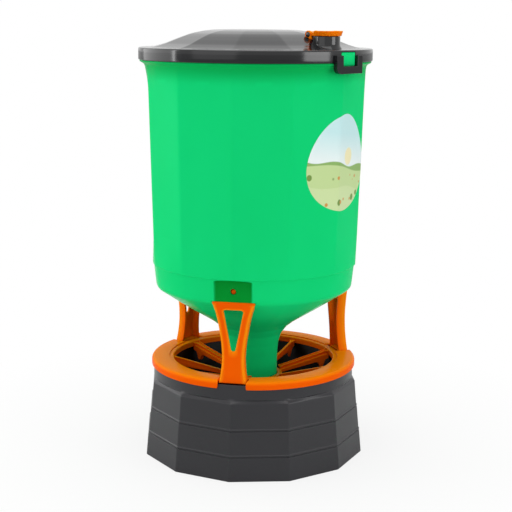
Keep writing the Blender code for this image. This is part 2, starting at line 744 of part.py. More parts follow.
def add_lug(hopper, azimuth):
    """Add the lug that fills a lid loop's window. It stops short of the loop, so the lid lifts off."""
    half_width = LOOP_WINDOW / 2 - LUG_PLAY
    bottom = RIM_BOTTOM - LOOP_DROP + LOOP_BAR
    top = RIM_TOP - LOOP_TOP_BAR - LUG_PLAY
    near = MOUTH_RADIUS - HOPPER_WALL / 2
    lug = prism("lug", rectangle(half_width, bottom, top), near, LID_RADIUS + SEAT - SLIP, azimuth)
    fuse(hopper, lug)


# Lid

def dome_height(radius):
    """Return the height of the dome: a quarter sine wave from its foot to the flat top."""
    share = min(max((DOME_RADIUS - radius) / (DOME_RADIUS - DOME_FLAT), 0.0), 1.0)
    return RIM_TOP + DOME_FOOT + DOME_RISE * math.sin(math.pi / 2 * share ** DOME_POWER)


def lid_path():
    """Return the upper side of the lid, from the top of the dome to the bottom of the rim."""
    path = [(0.0, dome_height(0.0), 1.0)]
    for share in (0.30, 0.44, 0.58, 0.71, 0.82, 0.91, 1.0):
        radius = DOME_RADIUS * share
        path.append((radius, dome_height(radius), 1 - blend(0.0, 1.0, (share - 0.30) / 0.30)))
    rim = fillet((DOME_RADIUS, RIM_TOP), (LID_RADIUS, RIM_TOP), (LID_RADIUS, RIM_BOTTOM), RIM_EDGE, 3)
    path += with_roundness(rim, 1.0)
    path.append((LID_RADIUS, RIM_BOTTOM + RIM_EDGE / 2, 1.0))
    path.append((LID_RADIUS - RIM_EDGE / 3, RIM_BOTTOM, 1.0))
    return path


def make_lid(materials):
    """Make the lid: faceted dome, round rim, filler neck, hinge ears and the two loops."""
    outside = lid_path()
    inside = [(0.0, outside[0][1] - LID_WALL, 1.0)]
    for radius, height, roundness in outside[1:8]:
        inside.append((radius - LID_WALL * 0.4, height - LID_WALL, roundness))
    inner_radius = LID_RADIUS - LID_WALL
    inside.append((inner_radius - LID_WALL / 2, RIM_TOP - LID_WALL, 1.0))
    inside.append((inner_radius, RIM_TOP - LID_WALL * 1.5, 1.0))
    inside.append((inner_radius, RIM_BOTTOM, 1.0))
    made = turned("lid", outside + inside[::-1], materials["lid_grey"])
    add_neck(made)
    for azimuth in (FRONT, REAR):
        add_loop(made, azimuth)
    shade(made, 14)
    return made


def ear_outline():
    """Return an ear's side view as (distance, height): a round head over cheeks that end in the dome."""
    outline = []
    for step in range(EAR_STEPS + 1):
        angle = math.pi * step / EAR_STEPS
        outline.append((PIN_DISTANCE + EAR_RADIUS * math.cos(angle), PIN_HEIGHT + EAR_RADIUS * math.sin(angle)))
    for distance in (PIN_DISTANCE - EAR_RADIUS, PIN_DISTANCE + EAR_RADIUS):
        outline.append((distance, dome_height(distance) - LID_WALL * 0.7))
    return outline


def add_neck(lid):
    """Add the filler neck with its bore, the pocket for the cap's knuckle and the hinge ears."""
    pin_y = -PIN_DISTANCE
    inner = KNUCKLE_WIDTH / 2 + SLIP
    outer = inner + EAR_WIDTH
    fuse(lid, bar("ear", ear_outline(), -outer, -inner))
    fuse(lid, bar("ear", ear_outline(), inner, outer))
    centre = Vector((0.0, -NECK_CENTRE, 0.0))
    up = Vector((0.0, 0.0, 1.0))
    neck_foot = dome_height(NECK_CENTRE + NECK_RADIUS) - LID_WALL / 2
    fuse(lid, rod("neck", NECK_RADIUS, centre + up * neck_foot, centre + up * NECK_TOP, 30))
    cut(lid, rod("bore", NECK_RADIUS - NECK_WALL, centre + up * (RIM_BOTTOM - RIM_HEIGHT),
                 centre + up * (NECK_TOP + RIM_HEIGHT), 30))
    reach = KNUCKLE_WIDTH / 2 + SEAT
    cut(lid, rod("pocket", KNUCKLE_RADIUS + SLIP, (-reach, pin_y, PIN_HEIGHT), (reach, pin_y, PIN_HEIGHT), 20))
    through = outer + EAR_WIDTH
    cut(lid, rod("pin_hole", PIN_RADIUS + SEAT, (-through, pin_y, PIN_HEIGHT), (through, pin_y, PIN_HEIGHT), 18))


def loop_outline():
    """Return the outline of a lid loop, with one well rounded lower corner and one that is nearly sharp."""
    half = LOOP_WIDTH / 2
    bottom = RIM_BOTTOM - LOOP_DROP
    top = RIM_TOP - RIM_EDGE / 2
    outline = [(half, top), (-half, top)]
    outline += fillet((-half, top), (-half, bottom), (half, bottom), LOOP_CORNER, 4)
    outline += fillet((-half, bottom), (half, bottom), (half, top), LOOP_SHARP_CORNER, 2)
    return outline


def add_loop(lid, azimuth):
    """Add a lid loop: a plate in front of the rim with a window that the hopper's lug fills."""
    plate_near = LID_RADIUS + SEAT
    fuse(lid, prism("loop", loop_outline(), plate_near, LOOP_FACE, azimuth))
    behind = rectangle(LOOP_WIDTH / 2 - LOOP_CORNER / 2, RIM_BOTTOM + RIM_EDGE, RIM_TOP - RIM_EDGE)
    fuse(lid, prism("backing", behind, LID_RADIUS - LID_WALL * 0.8, plate_near + LOOP_THICKNESS / 2, azimuth))
    window_bottom = RIM_BOTTOM - LOOP_DROP + LOOP_BAR
    window = rectangle(LOOP_WINDOW / 2, window_bottom, RIM_TOP - LOOP_TOP_BAR)
    cut(lid, prism("window", window, MOUTH_RADIUS, LOOP_FACE + LOOP_THICKNESS, azimuth))


# Filler cap and its pin

def make_cap(materials):
    """Make the filler cap: disc, hollow plug, raised finger lip, hinge tab and knuckle."""
    disc = NECK_RADIUS + CAP_OVERHANG
    bottom = NECK_TOP + SEAT
    top = bottom + CAP_THICKNESS
    plug = NECK_RADIUS - NECK_WALL - SLIP
    plug_bottom = NECK_TOP - CAP_PLUG
    chamfer = CAP_THICKNESS / 8
    profile = [
        (0.0, top), (disc - chamfer, top), (disc, top - chamfer), (disc, bottom), (plug, bottom),
        (plug - SEAT, plug_bottom), (plug - CAP_PLUG_WALL, plug_bottom),
        (plug - CAP_PLUG_WALL, top - CAP_PLUG_WALL), (0.0, top - CAP_PLUG_WALL),
    ]
    made = turned("filler_cap", with_roundness(profile, 1.0), materials["orange"], 30, (0.0, -NECK_CENTRE))
    fuse(made, cap_lip(disc, top))
    half = KNUCKLE_WIDTH / 2
    tab = rectangle(half, NECK_TOP + SEAT * 2, top - chamfer)
    fuse(made, prism("tab", tab, PIN_DISTANCE, NECK_CENTRE - disc * 0.9))
    pin_y = -PIN_DISTANCE
    fuse(made, rod("knuckle", KNUCKLE_RADIUS, (-half, pin_y, PIN_HEIGHT), (half, pin_y, PIN_HEIGHT), 20))
    through = half + EAR_WIDTH
    cut(made, rod("pin_bore", PIN_RADIUS + SEAT, (-through, pin_y, PIN_HEIGHT), (through, pin_y, PIN_HEIGHT), 16))
    for side in (-1, 1):
        start = side * (half + SLIP / 2)
        end = side * (half + EAR_WIDTH + SLIP * 3)
        clearance = rod("ear_space", EAR_RADIUS + SLIP, (start, pin_y, PIN_HEIGHT), (end, pin_y, PIN_HEIGHT), 20)
        cut(made, clearance)
    made.data.transform(Matrix.Translation((0.0, PIN_DISTANCE, -PIN_HEIGHT)))
    made.location = (0.0, -PIN_DISTANCE, PIN_HEIGHT)
    shade(made, 35)
    return made


def cap_lip(disc, top):
    """Return the raised finger lip, which flares over the outer half of the cap."""
    steps = 12
    inner = disc - CAP_LIP_WIDTH
    outer = disc + CAP_LIP_REACH
    low = top - CAP_LIP_HEIGHT
    high = top + CAP_LIP_HEIGHT
    outline = [(inner, low), (disc - SEAT, low), (outer, top + CAP_LIP_HEIGHT * 0.6),
               (outer - SEAT, high), (inner + SEAT, high)]
    centre = Vector((0.0, -NECK_CENTRE, 0.0))
    sections = []
    for step in range(steps + 1):
        azimuth = -CAP_LIP_ARC + 2 * CAP_LIP_ARC * step / steps
        sections.append([polar(radius, azimuth, height) + centre for radius, height in outline])
    return swept("finger_lip", sections)


def make_pin(materials):
    """Make the hinge pin, which runs through both ears and the cap's knuckle."""
    half = KNUCKLE_WIDTH / 2 + SLIP + EAR_WIDTH
    made = rod("cap_hinge_pin", PIN_RADIUS, (-half, 0.0, 0.0), (half, 0.0, 0.0), 16, materials["pin_black"])
    made.location = (0.0, -PIN_DISTANCE, PIN_HEIGHT)
    shade(made)
    return made


# Assembly

def make_empty(name, location, parent=None):
    """Make an empty that carries a group of pieces, at a place in the feeder's own frame."""
    empty = bpy.data.objects.new(name, None)
    bpy.context.scene.collection.objects.link(empty)
    empty.parent = parent
    offset = parent.matrix_world.translation if parent else Vector((0.0, 0.0, 0.0))
    empty.location = Vector(location) - offset
    bpy.context.view_layer.update()
    return empty


def carry(empty, pieces):
    """Parent pieces to an empty and leave them where they are."""
    for piece in pieces:
        piece.parent = empty
        piece.matrix_parent_inverse = empty.matrix_world.inverted()


def main():
    """Build the feeder."""
    for old in list(bpy.data.objects):
        bpy.data.objects.remove(old)
    materials = make_materials()
    base = make_empty("base_frame", (0.0, 0.0, 0.0))
    carry(base, [make_pedestal(materials), make_pan(materials)])
    tower = make_empty("tower_frame", (0.0, 0.0, RING_SEAT), base)
    carry(tower, [make_ring(materials), make_hub(materials), make_hopper(materials)])
    carry(tower, make_spokes(materials))
    carry(tower, [make_leg(name, azimuth, materials) for name, azimuth in LEG_AZIMUTHS.items()])
    lid = make_empty("lid_frame", (0.0, 0.0, RIM_BOTTOM), tower)
    carry(lid, [make_lid(materials), make_pin(materials)])
    cap = make_empty("cap_axis", (0.0, -PIN_DISTANCE, PIN_HEIGHT), lid)
    carry(cap, [make_cap(materials)])


if __name__ == "__main__":
    main()
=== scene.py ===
"""Dressed model of a free-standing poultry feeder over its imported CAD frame.

Units are metres, +Z is up and the front, with the filler neck, faces -Y. An azimuth is measured from
the front towards +X, so a point at azimuth a and radius r lies at (r sin a, -r cos a). Each
sub-assembly is a class that holds its sizes, works out its surfaces as whole numpy arrays and gives
each finished piece to the CAD body that it rides on.
"""

import json
import logging
import math
from dataclasses import dataclass
from enum import Enum

import bmesh
import bpy
import numpy as np
from mathutils import Matrix, Vector

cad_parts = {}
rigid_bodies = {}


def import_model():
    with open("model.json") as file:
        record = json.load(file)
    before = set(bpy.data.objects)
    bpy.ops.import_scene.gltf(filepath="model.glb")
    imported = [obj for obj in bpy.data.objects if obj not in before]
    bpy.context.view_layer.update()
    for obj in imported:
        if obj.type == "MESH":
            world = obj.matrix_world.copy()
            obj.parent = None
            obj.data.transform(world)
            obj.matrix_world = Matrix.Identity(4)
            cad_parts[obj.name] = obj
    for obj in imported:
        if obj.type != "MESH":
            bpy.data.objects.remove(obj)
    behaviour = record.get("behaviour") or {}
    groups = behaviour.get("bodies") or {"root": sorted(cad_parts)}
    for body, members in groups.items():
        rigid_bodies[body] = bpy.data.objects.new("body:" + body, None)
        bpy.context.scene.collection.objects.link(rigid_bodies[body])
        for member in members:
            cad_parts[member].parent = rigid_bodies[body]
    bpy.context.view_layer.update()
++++
Everything from the line containing "for body, members" through the final line of the listing, inclusive, must be reproduced exactly; leave out the rest.

-- Solved problem --
    for body, members in groups.items():
        rigid_bodies[body] = bpy.data.objects.new("body:" + body, None)
        bpy.context.scene.collection.objects.link(rigid_bodies[body])
        for member in members:
            cad_parts[member].parent = rigid_bodies[body]
    bpy.context.view_layer.update()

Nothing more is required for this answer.